Une évaluation comparant le rapport coût-efficacité des solutions fondées sur la nature et des approches techniques d'adaptation a montré que les approches techniques sont particulièrement efficaces pour réduire les effets négatifs de certains risques à court terme, mais qu'elles sont coûteuses et n'offrent que peu, voire pas, d'avantages connexes. À l'inverse, les mesures qui s'appuient sur la nature ou l'intègrent sont généralement plus accessibles, plus abordables et permettent de faire face à plusieurs risques simultanément.

Tirer le meilleur parti de l'offre de la nature

Les villes peuvent tirer parti de ces offres en préservant les fonctions et les services des écosystèmes et en intégrant des solutions fondées sur la nature dans leur planification du développement urbain. Ce faisant, elles nous aideront à renouer avec la nature et à façonner un monde urbain où l'homme et la planète s'épanouissent.

"Les contributions de la nature aux populations sont d'une importance capitale pour les riches comme pour les pauvres, dans les pays développés comme dans les pays en développement.
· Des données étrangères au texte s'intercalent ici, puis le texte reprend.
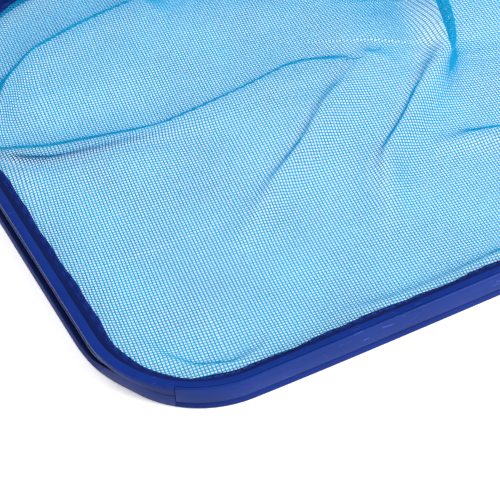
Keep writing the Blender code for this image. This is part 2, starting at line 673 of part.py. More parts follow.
def make_cross_bolt():
    seat = AXIS_Z + BORE_RADIUS + CAP_WALL + CLEAR
    shank, head = BOLT_DIAMETER / 2, BOLT_HEAD / 2
    nut_top = BASE_LOW - CLEAR
    low = nut_top - NUT_HEIGHT - CLEAR
    profile = [(0, low), (shank, low), (shank, seat), (head, seat),
               (head, seat + BOLT_HEAD_HEIGHT * 0.3),
               (head * 0.72, seat + BOLT_HEAD_HEIGHT * 0.8), (0, seat + BOLT_HEAD_HEIGHT)]
    turned("cross_bolt", profile, (0, BOLT_Y, 0), (0, 0, 1), STEEL, sides=24)
    nut = cylinder("cross_nut", NUT_ACROSS / math.sqrt(3), (0, BOLT_Y, nut_top - NUT_HEIGHT),
                   (0, BOLT_Y, nut_top), STEEL, sides=6)
    combine(nut, cylinder("nut_thread", shank + CLEAR, (0, BOLT_Y, -OVERCUT), (0, BOLT_Y, BASE_LOW),
                          sides=24, collection=CUTTERS))


def make_spigot():
    outer = SPIGOT_DIAMETER / 2
    tube = cylinder("pole_spigot", outer, (0, SPIGOT_START, AXIS_Z), (0, SPIGOT_END, AXIS_Z),
                    ALUMINIUM, sides=64)
    combine(tube, cylinder("spigot_bore", SPIGOT_INNER, (0, SPIGOT_START - OVERCUT, AXIS_Z),
                           (0, SPIGOT_END + OVERCUT, AXIS_Z), sides=64, collection=CUTTERS))
    combine(tube, cylinder("spigot_bolt_hole", BOLT_DIAMETER / 2 + CLEAR, (0, BOLT_Y, 0),
                           (0, BOLT_Y, AXIS_Z * 2), sides=20, collection=CUTTERS))
    lever = outer + CLIP_SPREAD - CLIP_BEND     # a pressed button shifts along as it swings in
    shift = lever * math.sin(LEG_LEAN)
    half = BUTTON_DIAMETER / 2 + BUTTON_PLAY
    window = block("button_window", (-SPIGOT_DIAMETER, BUTTON_Y - half, AXIS_Z - half),
                   (SPIGOT_DIAMETER, BUTTON_Y + half + shift, AXIS_Z + half), collection=CUTTERS)
    bevel(window, half * 0.98, segments=5, angle=30)
    combine(tube, window)
    ring = [(outer + CLEAR, 0), (COLLAR_RADIUS, 0), (COLLAR_RADIUS, COLLAR_LENGTH),
            (outer + CLEAR, COLLAR_LENGTH)]
    collar = turned("pole_stop_collar", ring, (0, YOKE_END + CLEAR, AXIS_Z), (0, 1, 0), RIM_BLUE,
                    sides=48)
    bevel(collar, COLLAR_BEVEL, angle=60)
    skirt = SPIGOT_INNER - CLEAR
    plug = [(0, -PLUG_SKIRT), (skirt, -PLUG_SKIRT), (skirt, CLEAR), (outer, CLEAR),
            (outer, PLUG_FLANGE - PLUG_ROUND), (outer - PLUG_ROUND, PLUG_FLANGE), (0, PLUG_FLANGE)]
    turned("spigot_end_plug", plug, (0, SPIGOT_END, AXIS_Z), (0, 1, 0), PLUG_GREY, sides=48)


def make_braces():
    for side, word in ((-1, "left"), (1, "right")):
        start, end, run = rod_ends(side)
        rod = cylinder("brace_rod_" + word, ROD_DIAMETER / 2, start, end, ALUMINIUM, sides=24)
        combine(rod, cylinder("rod_bore_" + word, ROD_DIAMETER / 2 - ROD_WALL,
                              start - run * OVERCUT, end + run * OVERCUT, sides=24, collection=CUTTERS))
        foot = lug_outline(side, LUG_OUT, LUG_OUT + LUG_LENGTH, LUG_WIDTH / 2)
        crown = lug_outline(side, LUG_OUT + LUG_TAPER, LUG_OUT + LUG_LENGTH - LUG_TAPER,
                            LUG_WIDTH / 2 - LUG_TAPER)
        top = ROD_Z + ROD_DIAMETER / 2 + CLEAR + LUG_WALL
        lug = frustum("brace_lug_" + word, foot, crown, BASE_LOW, top, RIM_BLUE)
        bevel(lug, LUG_BEVEL, segments=3)
        rod_bore(lug, side, "lug_rod_" + word)
        screw_hole(lug, lug_screw_place(side), 0.0, BASE_LOW + SCREW_GRIP + SCREW_END_ROOM,
                   "lug_screw_hole_" + word)


def pivot(name, side):
    joint = bpy.data.objects.new(name, None)
    joint.location = (side * CLIP_BEND, BOLT_Y, AXIS_Z)
    PARTS.objects.link(joint)
    bpy.context.view_layer.update()
    return joint


def hang_on(piece, joint):
    piece.parent = joint
    piece.matrix_parent_inverse = joint.matrix_world.inverted()


def make_clip():
    """A spring strip bent round the cross bolt, with a button on each leg."""
    half, thick = CLIP_WIDTH / 2, CLIP_STRIP / 2
    bend = bmesh.new()
    outer, inner = CLIP_BEND + thick, CLIP_BEND - thick
    strip = [bend.verts.new((radius, 0, height)) for radius, height in
             ((inner, -half), (outer, -half), (outer, half), (inner, half))]
    face = bend.faces.new(strip)
    bmesh.ops.spin(bend, geom=[face], cent=(0, 0, 0), axis=(0, 0, 1), angle=-math.pi, steps=14)
    bmesh.ops.translate(bend, vec=(0, BOLT_Y, AXIS_Z), verts=bend.verts)
    from_bmesh("clip_bend", bend, STEEL)
    for side, word in ((-1, "left"), (1, "right")):
        joint = pivot("clip_pivot_" + word, side)
        lean = Vector((side * math.sin(LEG_LEAN), math.cos(LEG_LEAN)))
        across = Vector((lean.y, -lean.x))
        root = Vector((side * CLIP_BEND, BOLT_Y)) + lean * CLEAR
        tip = root + lean * (CLIP_LEG + CLIP_TAIL)
        outline = [tuple(spot + across * shift) for spot, shift in
                   ((root, -thick), (tip, -thick), (tip, thick), (root, thick))]
        leg = frustum("clip_leg_" + word, outline, outline, AXIS_Z - half, AXIS_Z + half, STEEL)
        hang_on(leg, joint)
        seat = CLIP_BEND + CLIP_SPREAD + (thick + CLEAR) / math.cos(LEG_LEAN) \
            + BUTTON_DIAMETER / 2 * math.tan(LEG_LEAN)
        reach = SPIGOT_DIAMETER / 2 + BUTTON_PROUD
        radius = BUTTON_DIAMETER / 2
        profile = [(0, seat), (radius, seat), (radius, reach - BUTTON_CROWN),
                   (radius * 0.8, reach - BUTTON_CROWN * 0.3), (radius * 0.45, reach), (0, reach)]
        button = turned("snap_button_" + word, profile, (0, BUTTON_Y, AXIS_Z), (side, 0, 0),
                        STEEL, sides=28)
        hang_on(button, joint)


make_rim()
make_blade()
make_hem()
make_hem_cord()
make_net()
make_yoke_base()
make_yoke_cap()
make_screws()
make_cross_bolt()
make_spigot()
make_braces()
make_clip()
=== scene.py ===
# Leaf skimmer net: finishes, net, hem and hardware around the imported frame. Metres, +Z up.
import json
import math

import bmesh
import bpy
import numpy as np
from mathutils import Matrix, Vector


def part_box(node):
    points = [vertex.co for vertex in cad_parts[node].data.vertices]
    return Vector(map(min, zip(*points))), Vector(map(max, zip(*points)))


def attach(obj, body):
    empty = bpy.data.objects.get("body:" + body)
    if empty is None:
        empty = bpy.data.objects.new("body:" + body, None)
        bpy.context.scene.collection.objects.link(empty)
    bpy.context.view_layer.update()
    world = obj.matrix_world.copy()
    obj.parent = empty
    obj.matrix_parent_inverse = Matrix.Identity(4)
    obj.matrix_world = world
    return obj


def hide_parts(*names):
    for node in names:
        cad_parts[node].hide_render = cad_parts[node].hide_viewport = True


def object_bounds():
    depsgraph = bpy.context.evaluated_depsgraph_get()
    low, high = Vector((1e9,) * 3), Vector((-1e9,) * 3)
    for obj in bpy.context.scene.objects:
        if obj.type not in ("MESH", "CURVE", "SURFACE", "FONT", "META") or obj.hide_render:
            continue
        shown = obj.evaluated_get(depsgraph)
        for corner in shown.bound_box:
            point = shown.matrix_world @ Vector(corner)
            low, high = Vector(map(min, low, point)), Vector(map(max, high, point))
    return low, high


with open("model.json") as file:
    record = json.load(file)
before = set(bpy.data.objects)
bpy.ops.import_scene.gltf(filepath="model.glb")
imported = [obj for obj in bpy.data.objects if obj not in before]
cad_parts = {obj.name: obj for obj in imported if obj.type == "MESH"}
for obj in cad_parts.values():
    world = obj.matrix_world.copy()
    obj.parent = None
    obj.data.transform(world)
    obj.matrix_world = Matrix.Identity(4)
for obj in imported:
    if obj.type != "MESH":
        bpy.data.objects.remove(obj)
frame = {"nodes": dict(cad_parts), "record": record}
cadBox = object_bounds()
print("frame loaded")

mm = 0.001
nodes = frame["nodes"]

rimShape = {
    "sideLip": 1.4 * mm,        # foot past the top band, sides and rear
    "frontLip": 1.3 * mm,
    "frontRadius": 50 * mm,
    "rearRadius": 110 * mm,
    "depth": 320 * mm,
    "hemInset": 10.9 * mm,      # hem's inner edge inside the band's outer edge
}


# Places read from the frame

rimLow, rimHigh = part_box("frame_rim")
hemLow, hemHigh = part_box("hem_tape")
halfWidth = rimHigh.x - rimShape["sideLip"]
frontY = rimLow.y + rimShape["frontLip"]
rearY = frontY + rimShape["depth"]
bandTop = rimHigh.z
cornerSpot = Vector((-halfWidth, frontY))


# One socket of a material's nodes; sums and products of wires add Math nodes
class Wire:
    def __init__(self, tree, socket):
        self.tree, self.socket = tree, socket

    def maths(self, operation, *values, **settings):
        return self.tree.add("ShaderNodeMath", dict(operation=operation, **settings),
                             {i: value for i, value in enumerate(values)})

    def __add__(self, other):
        return self.maths("ADD", self, other)

    __radd__ = __add__

    def __mul__(self, other):
        return self.maths("MULTIPLY", self, other)

    __rmul__ = __mul__

    def __sub__(self, other):
        return self.maths("SUBTRACT", self, other)

    def __rsub__(self, other):
        return self.maths("SUBTRACT", other, self)

    def clipped(self, low, high):
        share = (self - low) * (1 / (high - low))
        return self.maths("MULTIPLY", share, 1.0, use_clamp=True)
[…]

La nature est à la base du bien-être et des ambitions de chacun - de la santé et du bonheur à la prospérité et à la sécurité. Les gens doivent mieux comprendre toute la valeur de la nature afin de garantir sa protection et son utilisation durable."

- Sir Robert Watson, président de l'IPBES et ancien coprésident de l'évaluation des écosystèmes pour le millénaire.

Tenant compte des paroles de Watson, les responsables locaux agissent en collaborant avec les praticiens urbains et les gouvernements nationaux sur des programmes tels que UrbanShift pour réintégrer la nature dans les villes afin de les aider à passer à un avenir sans carbone et respectueux de la nature. Toutefois, le chemin à parcourir reste long et nécessite une volonté et une action politiques ainsi que la contribution de la nature.